The chemist who put 20,000 kitchen sayings on trial — and invented molecular gastronomy
French cuisine broke its own rules twice in one generation: first nouvelle cuisine tore up Escoffier's classical sauces in 1973, then Hervé This and physicist Nicholas Kurti spent decades testing thousands of traditional cooking sayings scientifically. Here is both stories — and what the chefs who got called 'molecular' actually thought of the label.
A physicist, a chemist, and 20,000 sentences from cookbooks
In 1988, a Hungarian-British physicist named Nicholas Kurti and a French physical chemist named Hervé This sat down to name something that didn’t have a name yet: the systematic study of why cooking works the way it does. This proposed “molecular gastronomy.” Kurti, a physicist to the end, insisted on “molecular and physical gastronomy” — because heat transfer and texture are physics, not just chemistry. The full name stuck until Kurti’s death in 1998; This has used the shorter version since.
That naming moment gets most of the attention, but it wasn’t really the point. The actual project — one This has now run for close to four decades at INRAE and AgroParisTech in Paris — was far more specific and far more useful to anyone who runs a kitchen: take the sayings professional cooks have repeated for generations, the ones every apprentice hears and never questions, and test them.
This calls these sayings “precisions” — the little technical claims buried in old cookbooks and oral tradition (“add salt to make water boil faster,” “sear meat to seal in the juices,” “add a pinch of salt to egg whites to whip them better”). Working from French culinary literature, he and his collaborators eventually collected more than 20,000 of them. Some turned out to be true. Some were true only under specific conditions. A large number were simply wrong — repeated for a century because they sounded plausible, not because anyone had checked.
The rebellion that came first: nouvelle cuisine
None of this happened in a vacuum. Fifteen years before Kurti and This coined their term, French cooking had already staged one revolt against inherited rules — and it’s the reason a scientist questioning kitchen dogma in 1988 didn’t sound absurd to French chefs.
In 1973, food critics Henri Gault and Christian Millau — the pair behind the Gault&Millau guide — published a manifesto naming what they’d been watching happen in a handful of kitchens: Paul Bocuse, the Troisgros brothers in Roanne, Michel Guérard, Alain Chapel. They called it “nouvelle cuisine” and wrote it up as ten commandments. The core of it was a direct rejection of Escoffier’s classical repertoire: no more of the heavy, long-simmered mother sauces (espagnole, béchamel) built a day ahead — replace them with fresh herbs, good butter, lemon, vinegar, and a sauce made to order. Shorter cooking times, to keep the natural flavour of fish, game and vegetables instead of cooking it away. Smaller menus, so a kitchen could actually execute everything well instead of holding forty dishes half-ready. Market ingredients, not the walk-in.

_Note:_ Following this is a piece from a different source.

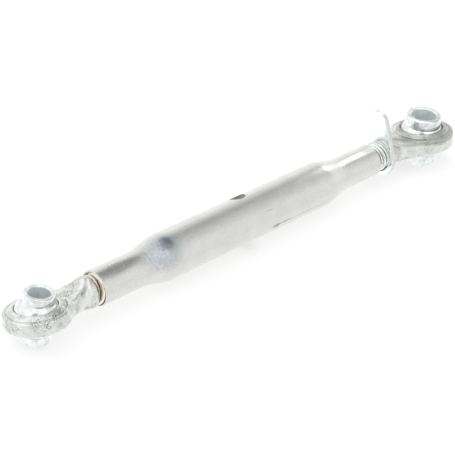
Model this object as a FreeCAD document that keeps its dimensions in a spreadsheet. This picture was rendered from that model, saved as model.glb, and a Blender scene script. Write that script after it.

Nouvelle cuisine wasn’t science — Gault and Millau were journalists, not chemists, and the “commandments” were culinary philosophy, not testable claims. But it did something molecular gastronomy needed to exist: it normalized the idea that a French chef could publicly discard a rule that had stood since Escoffier, and be taken seriously for it. Kurti and This weren’t attacking tradition from outside the profession in 1988 — they were extending a fight the profession had already started with itself.
Why “sealing in the juices” survived 150 years
The searing myth is the classic case, and it’s a useful one for any kitchen because it shows exactly how a false “precision” spreads. The claim — that a hard sear forms a barrier that traps moisture inside a piece of meat — was proposed by the German chemist Justus von Liebig in 1847. It sounds mechanically reasonable. It is also measurably false: seared meat loses roughly the same moisture as unseared meat cooked to the same internal temperature. What searing actually does is drive the Maillard reaction — the browning that builds flavour, colour and crust. It took the food science community the better part of 150 years to formally retire the “seals in juices” explanation, even after the physical chemistry had been settled.
That gap — between what a kitchen believes and what is actually true — is exactly the space Kurti and This built molecular gastronomy to close. Not by throwing out tradition, but by checking it.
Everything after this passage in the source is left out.